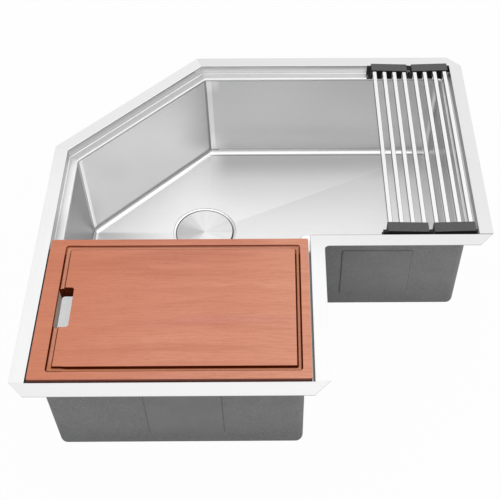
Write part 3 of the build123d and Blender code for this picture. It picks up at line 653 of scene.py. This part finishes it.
def pebbled(name, tone, size, relief, roughness):
    """A matte pebbled skin. Its size and relief are in millimetres."""
    material, bench = new_material(name)
    pebbles = place_group(bench, "pebbles", Vector=bench.place(), Size=size)
    colour = bench.mottled(pebbles["Tone"], *two_tones(tone, PEBBLE_CONTRAST))
    inputs = {"Base Color": colour, "Roughness": roughness, "Specular IOR Level": DULL}
    bench.finish(inputs, pebbles["Height"], relief)
    return material


# Metres: the skin's upper edge, its two faces outside the bowl, the rounded foot, and the bare drain.
SKIN_TOP = -0.0205
SKIN_OUT = 0.0025
SKIN_IN = 0.0014
FOOT_REACH = 0.009
BARE_ROUND_DRAIN = 0.058
WALL_RINGS = 12
FOOT_RINGS = 9
FLOOR_RINGS = 14
ARC_STEPS = 9
OUTLINE_SPACING = 0.012


def rounded_outline(corners, radius):
    """A closed outline with rounded corners: its points, and its normals, which point out of the outline.

    At each corner the side turns by some angle. The arc's centre lies radius away from both sides, and
    the normal turns from one side's to the next in even steps. A point is the centre plus radius times
    the normal, or minus it at an inner corner. Between two arcs the points are evenly spaced.
    """
    points, normals = [], []
    sides = unit_sides(corners)
    for index, corner in enumerate(corners):
        before, following = sides[index - 1], sides[index]
        turn = np.arctan2(before[0] * following[1] - before[1] * following[0], before @ following)
        outward = np.array((before[1], -before[0]))
        bend = np.sign(turn) * radius
        centre = corner - before * radius * np.tan(abs(turn) / 2) - bend * outward
        angle = np.linspace(0, turn, ARC_STEPS)
        turned = np.column_stack(
            (
                outward[0] * np.cos(angle) - outward[1] * np.sin(angle),
                outward[0] * np.sin(angle) + outward[1] * np.cos(angle),
            )
        )
        points.append(centre + bend * turned)
        normals.append(turned)
    whole_points, whole_normals = [], []
    for index, arc in enumerate(points):
        start, end = arc[-1], points[(index + 1) % len(points)][0]
        count = max(int(np.linalg.norm(end - start) / OUTLINE_SPACING), 2)
        share = np.linspace(0, 1, count, endpoint=False)[1:, None]
        whole_points += [arc, start + (end - start) * share]
        whole_normals += [normals[index], np.repeat(normals[index][-1:], count - 1, axis=0)]
    return np.concatenate(whole_points), np.concatenate(whole_normals)


def closed_faces(rows, columns):
    """The faces of a grid of points that closes on itself both ways."""
    row, column = np.meshgrid(np.arange(rows), np.arange(columns), indexing="ij")
    below, beside = (row + 1) % rows, (column + 1) % columns
    corners = ((row, column), (below, column), (below, beside), (row, beside))
    return np.stack([(first * columns + second).ravel() for first, second in corners], axis=1)


def basin_side(outline, normals, drain, grow):
    """One side of the skin as rings of points, from the top of the walls to the drain.

    A ring is the outline plus a distance along its normals. The distance is grow down the wall, then
    follows a quarter circle round the foot. From there every point moves in a straight line towards the
    drain, and sinks in proportion to the way it has gone.
    """
    turn = np.linspace(0, np.arccos((BOWL_ROUND - FOOT_REACH) / (BOWL_ROUND + grow)), FOOT_RINGS)
    wall = np.linspace(SKIN_TOP, BOWL_FOOT, WALL_RINGS, endpoint=False)
    distance = np.concatenate([np.full(WALL_RINGS, grow), (BOWL_ROUND + grow) * np.cos(turn) - BOWL_ROUND])
    level = np.concatenate([wall, BOWL_FOOT - (BOWL_ROUND + grow) * np.sin(turn)])
    rings = outline[None] + distance[:, None, None] * normals[None]
    walls = np.dstack([rings, np.broadcast_to(level[:, None], rings.shape[:2])])
    away = rings[-1] - drain
    reach = np.linalg.norm(away, axis=1)
    share = np.linspace(0, 1, FLOOR_RINGS)[1:, None]
    run = reach + (BARE_ROUND_DRAIN - reach) * share
    sunk = level[-1] - FLOOR_FALL * (1 - run / reach)
    spokes = drain + (away / reach[:, None])[None] * run[:, :, None]
    return np.concatenate([walls, np.dstack([spokes, sunk])])


def add_skin():
    """The sprayed skin: its outside, then its inside taken backwards, joined at the top and at the drain."""
    outline, normals = rounded_outline(plan_corners(BOWL_INSET), BOWL_ROUND)
    drain = drain_centre()
    outside = basin_side(outline, normals, drain, SKIN_OUT)
    inside = basin_side(outline, normals, drain, SKIN_IN)[::-1]
    rings = np.concatenate([outside, inside])
    return add_mesh("coating_skin", rings.reshape(-1, 3), closed_faces(*rings.shape[:2]))


PAD_FACES = {
    "sound_pad_left_arm_front": (0, -1, 0),
    "sound_pad_left_arm_inner": (1, 0, 0),
    "sound_pad_left_arm_outer": (-1, 0, 0),
    "sound_pad_left_corner": (-1, 0, 0),
    "sound_pad_diagonal": (-0.70711, 0.70711, 0),
    "sound_pad_back_corner": (0, 1, 0),
    "sound_pad_right_arm_back": (0, 1, 0),
    "sound_pad_right_arm_end": (1, 0, 0),
    "sound_pad_right_arm_front": (0, -1, 0),
    "sound_pad_floor_left_arm": (0, -0.0199, -0.9998),
    "sound_pad_floor_right_arm": (0.0199, 0, -0.9998),
}
PAD_RUBBER = (0.05, 0.05, 0.05, 1)
# Metres: a cover's half width, how far it stands out, its corners' rounding, and its skirt past the flank.
PAD_HALF = 0.061
PAD_PROUD = 0.002
PAD_ROUND = 0.003
PAD_SKIRT = 0.004
# Metres from that half width: the fine rows reach this far in, and the coarse ones start here.
FINE_TO, FINE_ROWS = 0.003, 13
COARSE_FROM, COARSE_ROWS = 0.006, 7
# Metres: the flank's width, the wave in its edge, and how far skirt, outermost edge and back are sunk.
PAD_FLANK = 0.0032
PAD_WAVE = 0.00035
WAVES_ACROSS, WAVES_UP = 310, 270
SKIRT_SUNK = 0.0002
EDGE_SUNK = 0.0003
BACK_SUNK = 0.0009
# Metres: where the edge attribute, which places painted shade on a pad's outline, peaks outside the
# rounded square, and how far it spreads.
PEAK_OUT = 0.0012
PEAK_SPREAD = 0.0011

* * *

> [Exercise prompt]: Quote every line of the data, word for word.

> [Solution]:
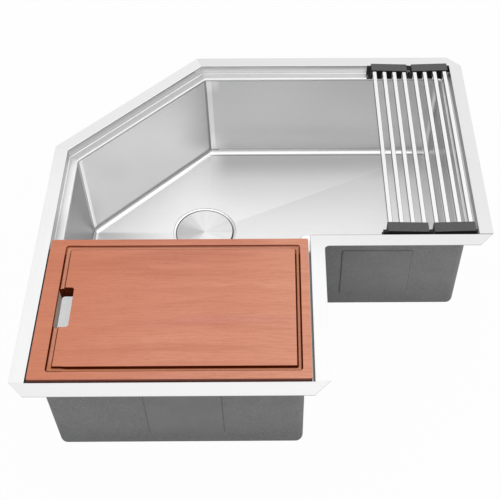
Write part 3 of the build123d and Blender code for this picture. It picks up at line 653 of scene.py. This part finishes it.
def pebbled(name, tone, size, relief, roughness):
    """A matte pebbled skin. Its size and relief are in millimetres."""
    material, bench = new_material(name)
    pebbles = place_group(bench, "pebbles", Vector=bench.place(), Size=size)
    colour = bench.mottled(pebbles["Tone"], *two_tones(tone, PEBBLE_CONTRAST))
    inputs = {"Base Color": colour, "Roughness": roughness, "Specular IOR Level": DULL}
    bench.finish(inputs, pebbles["Height"], relief)
    return material


# Metres: the skin's upper edge, its two faces outside the bowl, the rounded foot, and the bare drain.
SKIN_TOP = -0.0205
SKIN_OUT = 0.0025
SKIN_IN = 0.0014
FOOT_REACH = 0.009
BARE_ROUND_DRAIN = 0.058
WALL_RINGS = 12
FOOT_RINGS = 9
FLOOR_RINGS = 14
ARC_STEPS = 9
OUTLINE_SPACING = 0.012


def rounded_outline(corners, radius):
    """A closed outline with rounded corners: its points, and its normals, which point out of the outline.

    At each corner the side turns by some angle. The arc's centre lies radius away from both sides, and
    the normal turns from one side's to the next in even steps. A point is the centre plus radius times
    the normal, or minus it at an inner corner. Between two arcs the points are evenly spaced.
    """
    points, normals = [], []
    sides = unit_sides(corners)
    for index, corner in enumerate(corners):
        before, following = sides[index - 1], sides[index]
        turn = np.arctan2(before[0] * following[1] - before[1] * following[0], before @ following)
        outward = np.array((before[1], -before[0]))
        bend = np.sign(turn) * radius
        centre = corner - before * radius * np.tan(abs(turn) / 2) - bend * outward
        angle = np.linspace(0, turn, ARC_STEPS)
        turned = np.column_stack(
            (
                outward[0] * np.cos(angle) - outward[1] * np.sin(angle),
                outward[0] * np.sin(angle) + outward[1] * np.cos(angle),
            )
        )
        points.append(centre + bend * turned)
        normals.append(turned)
    whole_points, whole_normals = [], []
    for index, arc in enumerate(points):
        start, end = arc[-1], points[(index + 1) % len(points)][0]
        count = max(int(np.linalg.norm(end - start) / OUTLINE_SPACING), 2)
        share = np.linspace(0, 1, count, endpoint=False)[1:, None]
        whole_points += [arc, start + (end - start) * share]
        whole_normals += [normals[index], np.repeat(normals[index][-1:], count - 1, axis=0)]
    return np.concatenate(whole_points), np.concatenate(whole_normals)


def closed_faces(rows, columns):
    """The faces of a grid of points that closes on itself both ways."""
    row, column = np.meshgrid(np.arange(rows), np.arange(columns), indexing="ij")
    below, beside = (row + 1) % rows, (column + 1) % columns
    corners = ((row, column), (below, column), (below, beside), (row, beside))
    return np.stack([(first * columns + second).ravel() for first, second in corners], axis=1)


def basin_side(outline, normals, drain, grow):
    """One side of the skin as rings of points, from the top of the walls to the drain.

    A ring is the outline plus a distance along its normals. The distance is grow down the wall, then
    follows a quarter circle round the foot. From there every point moves in a straight line towards the
    drain, and sinks in proportion to the way it has gone.
    """
    turn = np.linspace(0, np.arccos((BOWL_ROUND - FOOT_REACH) / (BOWL_ROUND + grow)), FOOT_RINGS)
    wall = np.linspace(SKIN_TOP, BOWL_FOOT, WALL_RINGS, endpoint=False)
    distance = np.concatenate([np.full(WALL_RINGS, grow), (BOWL_ROUND + grow) * np.cos(turn) - BOWL_ROUND])
    level = np.concatenate([wall, BOWL_FOOT - (BOWL_ROUND + grow) * np.sin(turn)])
    rings = outline[None] + distance[:, None, None] * normals[None]
    walls = np.dstack([rings, np.broadcast_to(level[:, None], rings.shape[:2])])
    away = rings[-1] - drain
    reach = np.linalg.norm(away, axis=1)
    share = np.linspace(0, 1, FLOOR_RINGS)[1:, None]
    run = reach + (BARE_ROUND_DRAIN - reach) * share
    sunk = level[-1] - FLOOR_FALL * (1 - run / reach)
    spokes = drain + (away / reach[:, None])[None] * run[:, :, None]
    return np.concatenate([walls, np.dstack([spokes, sunk])])


def add_skin():
    """The sprayed skin: its outside, then its inside taken backwards, joined at the top and at the drain."""
    outline, normals = rounded_outline(plan_corners(BOWL_INSET), BOWL_ROUND)
    drain = drain_centre()
    outside = basin_side(outline, normals, drain, SKIN_OUT)
    inside = basin_side(outline, normals, drain, SKIN_IN)[::-1]
    rings = np.concatenate([outside, inside])
    return add_mesh("coating_skin", rings.reshape(-1, 3), closed_faces(*rings.shape[:2]))


PAD_FACES = {
    "sound_pad_left_arm_front": (0, -1, 0),
    "sound_pad_left_arm_inner": (1, 0, 0),
    "sound_pad_left_arm_outer": (-1, 0, 0),
    "sound_pad_left_corner": (-1, 0, 0),
    "sound_pad_diagonal": (-0.70711, 0.70711, 0),
    "sound_pad_back_corner": (0, 1, 0),
    "sound_pad_right_arm_back": (0, 1, 0),
    "sound_pad_right_arm_end": (1, 0, 0),
    "sound_pad_right_arm_front": (0, -1, 0),
    "sound_pad_floor_left_arm": (0, -0.0199, -0.9998),
    "sound_pad_floor_right_arm": (0.0199, 0, -0.9998),
}
PAD_RUBBER = (0.05, 0.05, 0.05, 1)
# Metres: a cover's half width, how far it stands out, its corners' rounding, and its skirt past the flank.
PAD_HALF = 0.061
PAD_PROUD = 0.002
PAD_ROUND = 0.003
PAD_SKIRT = 0.004
# Metres from that half width: the fine rows reach this far in, and the coarse ones start here.
FINE_TO, FINE_ROWS = 0.003, 13
COARSE_FROM, COARSE_ROWS = 0.006, 7
# Metres: the flank's width, the wave in its edge, and how far skirt, outermost edge and back are sunk.
PAD_FLANK = 0.0032
PAD_WAVE = 0.00035
WAVES_ACROSS, WAVES_UP = 310, 270
SKIRT_SUNK = 0.0002
EDGE_SUNK = 0.0003
BACK_SUNK = 0.0009
# Metres: where the edge attribute, which places painted shade on a pad's outline, peaks outside the
# rounded square, and how far it spreads.
PEAK_OUT = 0.0012
PEAK_SPREAD = 0.0011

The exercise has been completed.